= Jaques le Vinier =

Jaques le Vinier (fl. 1240-60) was a trouvère probably from the region around Arras and associated with the trouvères of that city. He was a member of the Puy d'Arras and wrote a jeu parti with Andrieu Contredit. His floruit dates are reconstructed on the basis of his reference to Jehan Bretel in his chanson d'amour De loial amour. Besides chansons d'amour, Jaques also wrote chansons dedicated to the Virgin Mary. The main source preserving his work is the Vatican Chansonnier. Jaques wrote original melodies for his Marian songs, while most such works by other trouvères were contrafacta of pre-existing music. The plagal melodies, all in bar form, are simple, but include both isometric or heterometric tunes.
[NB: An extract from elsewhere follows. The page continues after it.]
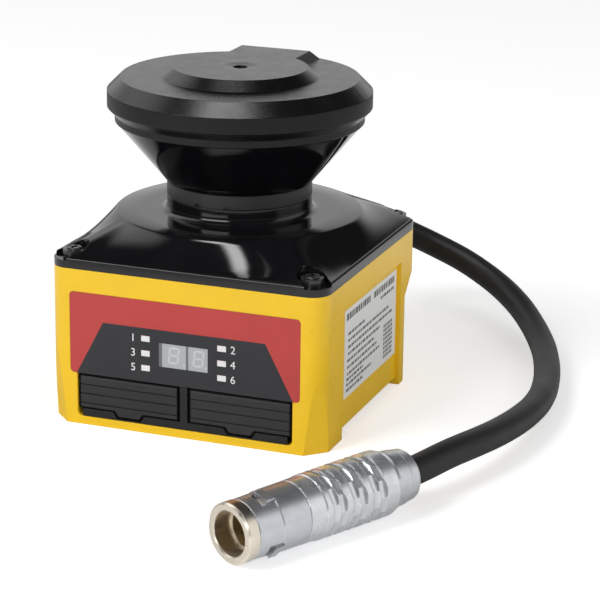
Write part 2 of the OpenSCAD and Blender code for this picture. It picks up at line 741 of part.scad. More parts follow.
module board_screws() color("silver") at_stack() {
    translate([0, 0, power_board_z - 5]) cylinder(r = 1.2, h = board_t + 5.5);
    translate([0, 0, power_board_z + board_t]) cylinder(r = 2.4, h = 1.6);
    translate([0, 0, floor_z + 0.5]) cylinder(r = 1.2, h = main_board_z - floor_z + board_t + 4);
}

module motor_base() color("lightgray") difference() {
    union() {
        translate([0, 0, motor_top_z - motor_flange_t]) cylinder(r = rotor_r - 0.3, h = motor_flange_t);
        translate([0, 0, bell_z + bell_plate + 0.4])
            cylinder(r = motor_tube_r, h = motor_top_z - bell_z - bell_plate - 1);
    }
    translate([0, 0, bell_z]) cylinder(r = bearing_r, h = roof_z - 0.2 - bell_z);
    translate([0, 0, bell_z]) cylinder(r = spindle_r + 0.6, h = roof_z + 0.8 - bell_z);
}

module motor_stator() color("peru") {
    z0 = bell_z + bell_plate + 3.2;
    z1 = bell_top_z - 0.6;
    tube(motor_tube_r + 2, motor_tube_r + 0.02, z0, z1);
    for (k = [0:8]) rotate([0, 0, 40 * k]) {
        block([motor_tube_r + 1.8, -1, z0 + 0.8], [rotor_r - 4.6, 1, z1 - 0.8]);
        block([rotor_r - 4.8, -2.6, z0 + 0.4], [rotor_r - 4, 2.6, z1 - 0.4]);
    }
}

module bearing(z) tube(bearing_r - 0.02, spindle_r + bearing_gap, z, z + bearing_h);

module upper_bearing() color("silver") bearing(roof_z - 0.3 - bearing_h);

module lower_bearing() color("silver") bearing(bell_z + bell_plate + 0.5);

module spindle() color("silver") translate([0, 0, bell_z - 3.6])
    cylinder(r = spindle_r, h = roof_z - 0.2 - bell_z + 3.6);

module rotor_bell() color("dimgray") difference() {
    translate([0, 0, bell_z]) cylinder(r = rotor_r, h = bell_top_z - bell_z);
    translate([0, 0, bell_z + bell_plate]) cylinder(r = rotor_r - 1.4, h = 20);
    translate([0, 0, bell_z - 1]) cylinder(r = spindle_r, h = 20);
}

module rotor_magnet() color("black")
    tube(rotor_r - 1.4, rotor_r - 3, bell_z + bell_plate + 2.6, bell_top_z);

module encoder_disc() color("silver") difference() {
    tube(rotor_r + 5.4, rotor_r, bell_z + 5, bell_z + 5.4);
    for (k = [0:encoder_slots - 1]) rotate([0, 0, k * 360 / encoder_slots])
        translate([rotor_r + 2.6, -0.7, bell_z + 4]) cube([1.8, 1.4, 3]);
}

// Fork that reads the encoder disc, hung from the cap's roof
module encoder_sensor() color("black") difference() {
    block([rotor_r + 2.4, -3, bell_z + 3.4], [rotor_r + 8.4, 3, roof_z - 0.2]);
    block([rotor_r + 1, -4, bell_z + 4.6], [rotor_r + 5.9, 4, bell_z + 5.8]);
}

// Slab under the 45 degree plane through the mirror's centre, from a to b below it
module mirror_slab(a, b) {
    translate([0, 0, mirror_z]) rotate([-45, 0, 0]) block([-30, -40, a], [30, 40, b]);
}

module mirror_holder() color("gray") difference() {
    translate([0, 0, mirror_z - mirror_r]) cylinder(r = mirror_r, h = bell_z - mirror_z + mirror_r);
    mirror_slab(-60, mirror_t);
    translate([0, 0, bell_z - 3.6]) cylinder(r = spindle_r, h = 5);
}

module scan_mirror() color("lightcyan") intersection() {
    translate([0, 0, mirror_z - mirror_r + 0.2])
        cylinder(r = mirror_r - 0.3, h = bell_z - mirror_z + mirror_r - 0.5);
    mirror_slab(0, mirror_t);
}

module optics_barrel() color(satin_black) {
    z0 = power_board_z + board_t;
    tube(barrel_r, barrel_r - barrel_wall, z0, barrel_top_z);
    tube(barrel_r, barrel_r - barrel_wall - 1.6, z0 + 4, z0 + 5.2);
    tube(barrel_r, barrel_r - barrel_wall - 1.2, barrel_top_z - lens_h - 1.2, barrel_top_z - lens_h);
}

module receiver_lens() color([0.8, 0.85, 0.9, 0.5]) translate([0, 0, barrel_top_z - lens_h]) difference() {
    intersection() {
        cylinder(r = barrel_r - barrel_wall - 0.05, h = lens_h);
        translate([0, 0, lens_h - 34]) sphere(r = 34);
    }
    translate([0, 0, -1]) cylinder(r = 4, h = 20);
}

module laser_module() color("goldenrod") {
    translate([0, 0, barrel_top_z - lens_h - 3]) cylinder(r = 5, h = 3);
    translate([0, 0, barrel_top_z - lens_h - eps]) cylinder(r = 3.95, h = lens_h + 2);
}

module receiver_board() color("darkgreen") {
    z0 = power_board_z + board_t + 5.2;
    translate([0, 0, z0]) cylinder(r = barrel_r - barrel_wall - 0.3, h = 1.2);
    block([-2.5, -2.5, z0 + 1.2 - eps], [2.5, 2.5, z0 + 2.6]);
}

module rating_label() color("white")
    block([half_w - pocket_depth, -half_d + foot_len + 4, rating_z],
        [half_w - pocket_depth + 0.15, half_d - foot_len - 1.2, pocket_top - 1.7]);

module cable_gland() color("black") {
    rod_y(gland_r, 0, outlet_z, half_d, relief_y);
    rod_y(gland_thread_r, 0, outlet_z, half_d - wall - 3.2, half_d + eps);
}

module gland_nut() color("dimgray") translate([0, half_d - wall, outlet_z]) rotate([90, 0, 0]) difference() {
    cylinder(r = gland_nut_r, h = 2.8, $fn = 6);
    translate([0, 0, -1]) cylinder(r = gland_thread_r + 0.05, h = 5);
}

// Tapered rubber sleeve with grooves that let it flex
module strain_relief() color("black") translate([0, relief_y, outlet_z]) rotate([-90, 0, 0]) difference() {
    cylinder(r1 = gland_r - 0.6, r2 = cable_d / 2 + 0.6, h = relief_len);
    for (k = [0:4]) translate([0, 0, 4 + 3 * k]) difference() {
        cylinder(r = 8, h = 1);
        translate([0, 0, -1]) cylinder(r = cable_d / 2 + 0.4, h = 3);
    }
}

function unit(v) = v / norm(v);

// Direction of the route at point i
function heading_at(path, i) = let(last = len(path) - 1)
    unit(path[min(i + 1, last)] - path[max(i - 1, 0)]);

// Ring of points across the route at point i
function ring_at(path, i, r, sides) = let(
        along = heading_at(path, i),
        across = unit(cross(along, [0, 0, 1])),
        over = cross(across, along))
    [for (k = [0:sides - 1]) path[i] + r * (cos(360 * k / sides) * across + sin(360 * k / sides) * over)];

// Tube swept along a list of points
module swept_tube(path, r, sides = 12) skin([for (i = [0:len(path) - 1]) ring_at(path, i, r, sides)]);

module cable() color("black") swept_tube(CABLE_ROUTE, cable_d / 2);

// Children in the connector's own frame: +Z from its mouth towards the cable
module in_connector() {
    translate(tip) rotate([0, 0, heading]) rotate([0, 90 - rise, 0]) children();
}

module connector_core() color(chrome) in_connector() rotate_extrude() polygon([[mouth_r, 0.3],
    [mouth_r + 0.3, 0], [7.2, 0], [7.7, 0.5], [7.7, ring_len - 0.2], [7.5, ring_len], [core_r, ring_len],
    [core_r, nut_start], [4.2, nut_start], [4.2, 20.1], [5, 20.1], [5, 5.5], [mouth_r, 5.5]]);

// Spring fingers that lock into the mating socket
module latch_tabs() color("dimgray") in_connector() for (turn = [0, 120, 240]) rotate([0, 0, turn + latch_turn])
    difference() {
        block([0, -latch_w / 2, 8.6], [latch_r, latch_w / 2, 10.9]);
        cylinder(r = core_r + 0.06, h = 20);
    }

module front_shell() color(chrome) in_connector() difference() {
    rotate_extrude() polygon([[shell_bore_r, ring_len + 0.1], [7.4, ring_len + 0.1], [7.6, ring_len + 0.3],
        [7.65, 6.8], [7.75, 10.8], [8, 11.1], [8.05, shell_end - 0.2], [7.9, shell_end],
        [shell_bore_r, shell_end]]);
    for (turn = [0, 120, 240]) rotate([0, 0, turn + latch_turn])
        block([5, -latch_w / 2 - 0.2, 7], [12, latch_w / 2 + 0.2, 11.4]);
}

// Knurled-looking sleeve that is pulled back to release the connector
module grip_sleeve() color(chrome) in_connector() difference() {
    step_z = nut_start - release_travel - 0.3;
    rotate_extrude() polygon([[shell_bore_r, shell_end + 0.05], [7.95, shell_end + 0.05],
        [8.1, shell_end + 0.2], [8.15, 24.5], [8.4, 24.8], [grip_r - 0.15, 28], [grip_r, sleeve_end - 8],
        [grip_r - 0.1, sleeve_end - 1.4], [8, sleeve_end], [nut_r + 0.25, sleeve_end],
        [nut_r + 0.25, step_z], [shell_bore_r, step_z]]);
    for (row = [28.5, 35.2, 41.9], half = [0, 1], k = [0:grip_scallops - 1])
        rotate([0, 0, (k + half / 2) * 360 / grip_scallops + scallop_turn])
            translate([grip_r - scallop_depth + scallop_r, -4, row + (half - 0.5) * scallop_step])
                rotate([-90, 0, 0]) cylinder(r = scallop_r, h = 8);
}

module back_nut() color(chrome) in_connector() rotate_extrude() polygon([[0, nut_start], [nut_r, nut_start],
    [nut_r, sleeve_end + 1.5], [7.2, connector_len - 3.6], [7.05, connector_len - 3.3],
    [6.7, connector_len - 0.5], [6.2, connector_len], [0, connector_len]]);

module pin_insert() color("saddlebrown") in_connector() translate([0, 0, 12]) cylinder(r = 4.95, h = 8);

module contact_pins() color("gold") in_connector() {
    translate([0, 0, 8]) cylinder(r = 0.4, h = 4);
    for (k = [0:7]) rotate([0, 0, 45 * k]) translate([3, 0, 8]) cylinder(r = 0.4, h = 4);
}

base_housing();
cover_gasket();
top_cover();
cover_screws();
window_base_ring();
optical_window();
window_top_ring();
rear_pillar();
top_cap();
front_label();
led_light_pipes();
display_window();
display_digits();
display_board();
display_screws();
hatch_frame();
left_hatch();
right_hatch();
left_hatch_seal();
right_hatch_seal();
usb_socket();
service_socket();
main_board();
board_spacers();
power_board();
board_screws();
motor_base();
motor_stator();
upper_bearing();
lower_bearing();
spindle();
rotor_bell();
rotor_magnet();
encoder_disc();
encoder_sensor();
mirror_holder();
scan_mirror();
optics_barrel();
receiver_lens();
laser_module();
receiver_board();
rating_label();
cable_gland();
gland_nut();
strain_relief();
cable();
connector_core();
latch_tabs();
front_shell();
grip_sleeve();
back_nut();
pin_insert();
contact_pins();
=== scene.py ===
import bmesh
import bpy
import math
from contextlib import contextmanager
from mathutils import Matrix, Vector


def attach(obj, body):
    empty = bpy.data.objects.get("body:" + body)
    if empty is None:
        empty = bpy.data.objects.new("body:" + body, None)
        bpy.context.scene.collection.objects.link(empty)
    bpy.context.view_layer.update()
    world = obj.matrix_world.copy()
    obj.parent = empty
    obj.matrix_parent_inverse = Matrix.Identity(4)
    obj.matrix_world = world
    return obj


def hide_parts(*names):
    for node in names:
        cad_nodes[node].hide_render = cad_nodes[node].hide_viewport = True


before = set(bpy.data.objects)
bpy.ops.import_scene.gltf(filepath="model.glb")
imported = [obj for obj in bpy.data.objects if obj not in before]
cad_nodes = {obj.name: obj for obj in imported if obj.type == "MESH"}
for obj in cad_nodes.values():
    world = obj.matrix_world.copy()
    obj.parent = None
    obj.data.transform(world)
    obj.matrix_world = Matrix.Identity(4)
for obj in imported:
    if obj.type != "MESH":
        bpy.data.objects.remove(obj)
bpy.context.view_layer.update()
scene = bpy.context.scene
MM = 0.001


def link(name, data):
    obj = bpy.data.objects.new(name, data)
    scene.collection.objects.link(obj)
    return obj


# ---------------------------------------------------------------- camera
# Place in metres, direction and roll as solved from the photograph
CAMERA_PLACE = Vector((0.24593, -0.61115, 0.23440))
CAMERA_FORWARD = Vector((-0.33301, 0.89423, -0.29908)).normalized()
CAMERA_ROLL = math.radians(0.73)
FOCAL_LENGTH = 146.65
SENSOR_WIDTH = 36.0

level = CAMERA_FORWARD.cross(Vector((0, 0, 1))).normalized()
upright = level.cross(CAMERA_FORWARD)
camera_x = level * math.cos(CAMERA_ROLL) + upright * math.sin(CAMERA_ROLL)
camera_y = upright * math.cos(CAMERA_ROLL) - level * math.sin(CAMERA_ROLL)
camera = link("camera", bpy.data.cameras.new("camera"))
camera.matrix_world = (Matrix.Translation(CAMERA_PLACE)
                       @ Matrix((camera_x, camera_y, -CAMERA_FORWARD)).transposed().to_4x4())
camera.data.sensor_width = SENSOR_WIDTH
camera.data.lens = FOCAL_LENGTH
camera.data.clip_start = 0.01
camera.data.clip_end = 50.0
scene.camera = camera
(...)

Jaques's complete œuvre comprises:
- Ains que mi chant aient definement
- Bele dame bien aprise
- Chanter veul de la meillour
- De loial amour jolie
- Fine Amours, cui j'ai mon cuer done
- Je sui cieus qui tous jours foloie
- Loiaus amours qui en moi maint
- Vierge pucele roiaus
It is doubtful whether this last one is Jaques's. Unlike his other Marian chansons, it is a contrafactum of Lo clar tems vei brunezir by Raimon Jordan.